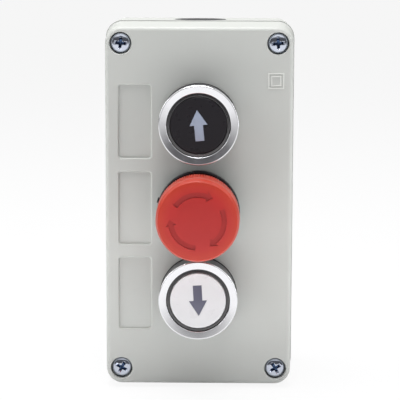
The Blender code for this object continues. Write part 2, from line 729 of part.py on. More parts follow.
def guide_sleeve(name, material, axis):
    outer = BEZEL_OPENING / 2 - RUN_GAP
    inner = outer - SLEEVE_RIM_WIDTH
    top = PANEL_SEAT + BEZEL_HEIGHT - SLEEVE_RECESS
    flange = PANEL_SEAT + BEZEL_FLOOR + SEAT_GAP
    tube = BARREL_RADIUS - BARREL_WALL - RUN_GAP
    round_over = SLEEVE_RIM_WIDTH / 3
    profile = [
        (outer, flange), (outer, top - round_over), (outer - round_over, top), (inner + round_over, top),
        (inner, top - round_over), (inner, flange + SLEEVE_FLANGE),
        (tube - SLEEVE_WALL, flange + SLEEVE_FLANGE), (tube - SLEEVE_WALL, STEM_FLOOR),
        (STEM_HOLE_RADIUS, STEM_FLOOR), (STEM_HOLE_RADIUS, -BARREL_LENGTH), (tube, -BARREL_LENGTH),
        (tube, flange),
    ]
    return turned(name, profile, COARSE, material, axis)


def arrow_outline(turn, grow=0.0):
    """A straight arrow that points up, turned anticlockwise as seen from the front, and grown all round."""
    tip = ARROW_LENGTH / 2 + 2 * grow
    barb = ARROW_LENGTH / 2 - ARROW_HEAD_LENGTH - grow
    head = ARROW_HEAD_WIDTH / 2 + 2 * grow
    shaft = ARROW_SHAFT_WIDTH / 2 + grow
    tail = -ARROW_LENGTH / 2 - grow
    left = [(0, tip), (-head, barb), (-shaft, barb), (-shaft, tail)]
    return turned_outline(left + [(-x, z) for x, z in reversed(left[1:])], turn)


def button_cap(name, turn, cap_material, arrow_material, axis):
    radius = BEZEL_OPENING / 2 - RUN_GAP - SLEEVE_RIM_WIDTH - RUN_GAP
    face = PANEL_SEAT + BEZEL_HEIGHT - CAP_RECESS
    skirt_end = PANEL_SEAT + BEZEL_FLOOR + SEAT_GAP + SLEEVE_FLANGE + BUTTON_TRAVEL + SEAT_GAP
    under = face - CAP_THICKNESS
    chamfer = CAP_SKIRT / 4
    profile = [
        (0, face), (radius - chamfer, face), (radius, face - chamfer), (radius, skirt_end),
        (radius - CAP_SKIRT, skirt_end), (radius - CAP_SKIRT, under),
    ] + stem_profile(under)
    cap = turned(name + "_cap", profile, COARSE, cap_material, axis, closed=False)
    pocket = arrow_outline(turn, INSERT_GAP)
    floor = face - ARROW_DEPTH - SEAT_GAP
    subtract(cap, prism(name + "_arrow_pocket", pocket, -floor, -(face + WALL), None, axis))
    prism(name + "_arrow", arrow_outline(turn), -(face - ARROW_DEPTH), -face, arrow_material, axis)
    return under


def pushbutton(prefix, place, turn, cap_material, arrow_material, materials):
    axis = operator_axis(prefix + "_axis", place)
    panel_gasket(prefix + "_panel_gasket", materials["rubber"], axis)
    bezel(prefix + "_bezel", materials["chrome"], axis)
    guide_sleeve(prefix + "_guide_sleeve", materials["black"], axis)
    under = button_cap(prefix, turn, cap_material, arrow_material, axis)
    spring(prefix + "_return_spring", STEM_FLOOR, under, 4, materials["steel"], axis)
    behind_the_panel(prefix, BUTTON_TRAVEL, materials["green"], materials, axis)


# Emergency stop

def stop_base(material, axis):
    ring = BASE_RING_RADIUS
    foot = ring - BASE_FLARE
    top = PANEL_SEAT + BASE_RING_HEIGHT
    cup = NECK_RADIUS + CUP_PLAY
    wall = ring - cup
    cup_floor = PANEL_SEAT + CUP_FLOOR
    bore = BARREL_RADIUS - BARREL_WALL
    profile = [
        (foot, PANEL_SEAT), (foot, PANEL_SEAT + 0.1 * BASE_RING_HEIGHT),
        (ring, PANEL_SEAT + 0.7 * BASE_RING_HEIGHT), (ring, top - 0.1 * wall), (ring - 0.1 * wall, top),
        (cup + 0.3 * wall, top), (cup, top - 0.25 * wall), (cup, cup_floor), (bore, cup_floor),
        (bore, STEM_FLOOR), (STEM_HOLE_RADIUS, STEM_FLOOR), (STEM_HOLE_RADIUS, -BARREL_LENGTH),
        (BARREL_RADIUS, -BARREL_LENGTH), (BARREL_RADIUS, PANEL_SEAT),
    ]
    base = turned("stop_base", profile, COARSE, material, axis)

    half = INDEX_TAB_WIDTH / 2
    proud = -ring - INDEX_TAB_PROUD
    root = -ring + wall / 4
    outline = turned_outline([(proud, -half), (root, -half), (root, half), (proud, half)], INDEX_TAB_TURN)
    tab_rear = top - 0.35 * BASE_RING_HEIGHT
    unite(base, prism("index_tab", outline, -tab_rear, -(top - 0.1 * wall), None, axis))
    return base


def turn_arrow_outline(start):
    """A curved arrow that runs clockwise from a start angle to its point."""
    inner = TURN_ARROW_RADIUS - TURN_ARROW_BAND / 2
    outer = TURN_ARROW_RADIUS + TURN_ARROW_BAND / 2
    neck = start - TURN_ARROW_SWEEP + TURN_ARROW_POINT
    steps = 6
    angles = [start + (neck - start) * step / steps for step in range(steps + 1)]
    spots = [(outer, angle) for angle in angles]
    spots.append((TURN_ARROW_RADIUS + TURN_ARROW_HEAD / 2, neck))
    spots.append((TURN_ARROW_RADIUS + TURN_ARROW_BAND / 4, start - TURN_ARROW_SWEEP))
    spots.append((TURN_ARROW_RADIUS - TURN_ARROW_HEAD / 2, neck))
    spots += [(inner, angle) for angle in reversed(angles)]
    return [(radius * math.cos(angle), radius * math.sin(angle)) for radius, angle in spots]


def ring_of(mesh_data, radius, height, count, ripple=0.0):
    """A ring of vertices, every second one pulled in where it is rippled."""
    verts = []
    for i in range(count):
        angle = math.tau * i / count
        reach = radius - (ripple if i % 2 else 0.0)
        verts.append(mesh_data.verts.new((reach * math.cos(angle), -height, reach * math.sin(angle))))
    return verts


def skin_rings(mesh_data, ring, after):
    """Joins two rings with quads, or with fans where one has a multiple of the other's vertices."""
    if len(ring) > len(after):
        ring, after = after, ring
    count = len(ring)
    ratio = len(after) // count
    for i in range(count):
        j = (i + 1) % count
        fan = [after[(i * ratio + step) % len(after)] for step in range(ratio + 1)]
        if ratio == 1:
            mesh_data.faces.new((ring[i], ring[j], fan[1], fan[0]))
            continue
        middle = ratio // 2
        for step in range(ratio):
            mesh_data.faces.new((ring[i if step < middle else j], fan[step + 1], fan[step]))
        mesh_data.faces.new((ring[i], ring[j], fan[middle]))


def stop_head(material, axis):
    """The mushroom: a flat face, a rounded shoulder, a knurled rim and a socket for the stem."""
    bottom = PANEL_SEAT + BASE_RING_HEIGHT + STOP_TRAVEL + SEAT_GAP
    face = bottom + HEAD_HEIGHT
    rim = face - HEAD_RIM_DROP
    knurl_end = rim - KNURL_LENGTH
    socket = STEM_HEAD_RADIUS + RUN_GAP
    socket_end = bottom + SOCKET_DEPTH
    coarse = KNURL_RIBS // 4
    smooth = KNURL_RIBS // 2
    fine = KNURL_RIBS * 2
    under = knurl_end - HEAD_SHOULDER * 0.25
    flat = HEAD_RADIUS - HEAD_SHOULDER
    rings = [(flat, face, smooth, 0.0)]
    for step in (1, 2):
        angle = math.radians(30) * step
        radius = flat + HEAD_SHOULDER * math.sin(angle)
        rings.append((radius, rim + HEAD_RIM_DROP * math.cos(angle), smooth, 0.0))
    rings += [
        (HEAD_RADIUS, rim, smooth, 0.0), (HEAD_RADIUS, rim - KNURL_DEPTH, fine, KNURL_DEPTH),
        (HEAD_RADIUS, knurl_end, fine, KNURL_DEPTH),
        (HEAD_RADIUS - HEAD_SHOULDER * 0.25, under, smooth, 0.0), (NECK_RADIUS, bottom, coarse, 0.0),
        (socket, bottom, coarse, 0.0), (socket, socket_end, coarse, 0.0),
    ]
    mesh_data = bmesh.new()
    made = [ring_of(mesh_data, *ring) for ring in rings]
    for ring, after in zip(made, made[1:]):
        skin_rings(mesh_data, ring, after)
    mesh_data.faces.new(made[0])
    mesh_data.faces.new(made[-1])
    head = add_object("stop_head", mesh_data, material, axis)

    arrows = bmesh.new()
    for turn in range(3):
        start = TURN_ARROW_START - math.tau / 3 * turn
        add_prism(arrows, turn_arrow_outline(start), -(face - TURN_ARROW_DEPTH), -(face + WALL))
    subtract(head, add_object("turn_arrows", arrows, None, axis))
    return bottom


def stop_stem(head_bottom, material, axis):
    """The stem: a spigot in the head, a neck that runs in the base, and a shoulder on the spring."""
    top = head_bottom + SOCKET_DEPTH - SEAT_GAP
    neck_top = head_bottom - SEAT_GAP
    neck_end = PANEL_SEAT + CUP_FLOOR + STOP_TRAVEL + SEAT_GAP
    shoulder = neck_end - STEM_COLLAR_LENGTH
    chamfer = STEM_HEAD_RADIUS / 10
    profile = [
        (0, top), (STEM_HEAD_RADIUS - chamfer, top), (STEM_HEAD_RADIUS, top - chamfer),
        (STEM_HEAD_RADIUS, neck_top), (NECK_RADIUS, neck_top), (NECK_RADIUS, neck_end),
        (STEM_HEAD_RADIUS, neck_end), (STEM_HEAD_RADIUS, shoulder),
    ] + stem_profile(shoulder)
    turned("stop_stem", profile, COARSE, material, axis, closed=False)
    return shoulder


def emergency_stop(place, materials):
    axis = operator_axis("stop_axis", place)
    panel_gasket("stop_panel_gasket", materials["rubber"], axis)
    stop_base(materials["black"], axis)
    head_bottom = stop_head(materials["red"], axis)
    shoulder = stop_stem(head_bottom, materials["black"], axis)
    spring("stop_spring", STEM_FLOOR, shoulder, 3, materials["steel"], axis)
    behind_the_panel("stop", STOP_TRAVEL, materials["red"], materials, axis)


def make_materials():
    return {
        "grey": make_material("Light grey ABS", (0.55, 0.55, 0.53), 0.45),
        "rubber": make_material("Black rubber", (0.02, 0.02, 0.02), 0.7),
        "black": make_material("Black acetal", (0.02, 0.02, 0.023), 0.35),
        "white": make_material("White polycarbonate", (0.8, 0.8, 0.82), 0.3),
        "pale_ink": make_material("Pale grey insert", (0.4, 0.43, 0.52), 0.4),
        "dark_ink": make_material("Dark grey insert", (0.13, 0.13, 0.19), 0.4),
        "red": make_material("Red thermoplastic", (0.62, 0.06, 0.05), 0.4),
        "green": make_material("Green thermoplastic", (0.06, 0.3, 0.12), 0.4),
        "chrome": make_material("Satin chrome", (0.8, 0.8, 0.82), 0.2, 1.0),
        "steel": make_material("Zinc-plated steel", (0.7, 0.72, 0.76), 0.25, 1.0),
        "zinc": make_material("Die-cast zinc", (0.55, 0.56, 0.58), 0.4, 1.0),
    }


def build():
    clear_scene()
    materials = make_materials()
    rear_housing(materials["grey"])
    front_cover(materials["grey"])
    cover_gasket(materials["rubber"])
    cable_entry_grommet(materials["rubber"])
    names = ("top_left", "top_right", "bottom_left", "bottom_right")
    for corner, place in zip(names, corner_places()):
        cover_screw("cover_screw_" + corner, place, materials["steel"])
    up, stop, down = operator_places()
    pushbutton("up", up, UP_ARROW_TURN, materials["black"], materials["pale_ink"], materials)
    pushbutton("down", down, DOWN_ARROW_TURN, materials["white"], materials["dark_ink"], materials)
    emergency_stop(stop, materials)


build()
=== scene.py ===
"""Looks for the pushbutton control station, laid out as an add-on with one operator for each piece."""
import math

import bmesh
import bpy
from bpy.props import FloatProperty, FloatVectorProperty, IntProperty, PointerProperty
from mathutils import Matrix, Vector


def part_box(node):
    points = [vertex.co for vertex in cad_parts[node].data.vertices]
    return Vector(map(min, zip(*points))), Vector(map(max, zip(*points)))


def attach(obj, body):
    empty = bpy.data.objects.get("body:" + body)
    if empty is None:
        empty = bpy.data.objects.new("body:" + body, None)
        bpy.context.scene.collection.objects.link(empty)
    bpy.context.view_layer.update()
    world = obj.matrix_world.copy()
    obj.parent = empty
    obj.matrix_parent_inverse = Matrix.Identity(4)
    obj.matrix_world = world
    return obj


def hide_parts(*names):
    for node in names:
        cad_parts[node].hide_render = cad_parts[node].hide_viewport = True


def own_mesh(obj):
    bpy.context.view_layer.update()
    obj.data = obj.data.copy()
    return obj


bl_info = {
    "name": "Pushbutton control station",
    "version": (1, 0, 0),
    "blender": (4, 5, 0),
    "location": "View3D > Sidebar > Station",
    "description": "Builds the enclosure, the two pushbuttons, the emergency stop and their finishes",
    "category": "Add Mesh",
}

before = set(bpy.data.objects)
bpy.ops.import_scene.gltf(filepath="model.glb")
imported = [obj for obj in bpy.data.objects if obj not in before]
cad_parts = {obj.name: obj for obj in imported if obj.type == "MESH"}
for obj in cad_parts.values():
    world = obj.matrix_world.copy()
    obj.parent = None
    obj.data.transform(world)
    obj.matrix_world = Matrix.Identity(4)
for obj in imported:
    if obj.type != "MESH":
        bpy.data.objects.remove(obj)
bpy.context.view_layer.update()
MM = 0.001
# Two places closer than this, in metres, are the same
NEAR = 1e-6

# Places read from the frame
HOUSING_LOW, HOUSING_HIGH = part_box("rear_housing")
COVER_LOW, COVER_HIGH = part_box("front_cover")
BEZEL_LOW, BEZEL_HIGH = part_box("up_bezel")
FACE_Y = COVER_LOW.y
UP_Z = (BEZEL_LOW.z + BEZEL_HIGH.z) / 2
DOWN_Z = -UP_Z
SCREW_X = sum(corner.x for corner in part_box("cover_screw_top_right")) / 2
SCREW_Z = sum(corner.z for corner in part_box("cover_screw_top_right")) / 2
ENTRY_Y = sum(corner.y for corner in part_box("cable_entry_grommet")) / 2

# What the operators' pieces share, in mm, with heights measured from the cover's face to the front
BARREL_END = -10.0
GUIDE_FLOOR = -8.5
STEM = 2.4
STEM_BORE = 2.7
SNAP_FOOT = [(STEM, -10.3), (3.2, -10.3), (3.2, -10.8), (STEM, -11.5), (0, -11.5)]

WHITE = (1.0, 1.0, 1.0, 1.0)


def linear(code):
    """An sRGB hex colour as the linear values that a shader takes."""
    channels = [int(code[i:i + 2], 16) / 255 for i in (0, 2, 4)]
    return tuple(c / 12.92 if c <= 0.04045 else ((c + 0.055) / 1.055) ** 2.4 for c in channels)


def length(name, description, millimetres):
    return FloatProperty(
        name=name, description=description, default=millimetres * MM, min=0.0, unit="LENGTH", precision=5
    )


def colour(name, description, code):
    return FloatVectorProperty(
        name=name, description=description, default=linear(code), size=3, min=0.0, max=1.0, subtype="COLOR"
    )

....

## What you have to do
Quote exactly the stretch of lines above that starts at the first one and ends at the line with "return turned(name, profile, COARSE, material, axis)", and nothing beyond it.

## Task answer
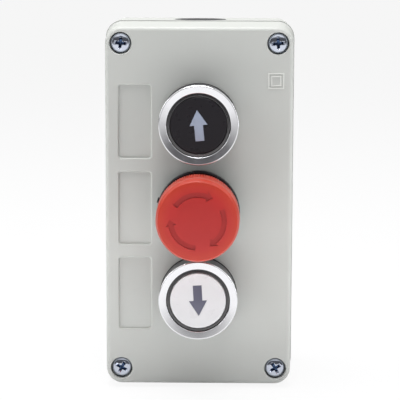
The Blender code for this object continues. Write part 2, from line 729 of part.py on. More parts follow.
def guide_sleeve(name, material, axis):
    outer = BEZEL_OPENING / 2 - RUN_GAP
    inner = outer - SLEEVE_RIM_WIDTH
    top = PANEL_SEAT + BEZEL_HEIGHT - SLEEVE_RECESS
    flange = PANEL_SEAT + BEZEL_FLOOR + SEAT_GAP
    tube = BARREL_RADIUS - BARREL_WALL - RUN_GAP
    round_over = SLEEVE_RIM_WIDTH / 3
    profile = [
        (outer, flange), (outer, top - round_over), (outer - round_over, top), (inner + round_over, top),
        (inner, top - round_over), (inner, flange + SLEEVE_FLANGE),
        (tube - SLEEVE_WALL, flange + SLEEVE_FLANGE), (tube - SLEEVE_WALL, STEM_FLOOR),
        (STEM_HOLE_RADIUS, STEM_FLOOR), (STEM_HOLE_RADIUS, -BARREL_LENGTH), (tube, -BARREL_LENGTH),
        (tube, flange),
    ]
    return turned(name, profile, COARSE, material, axis)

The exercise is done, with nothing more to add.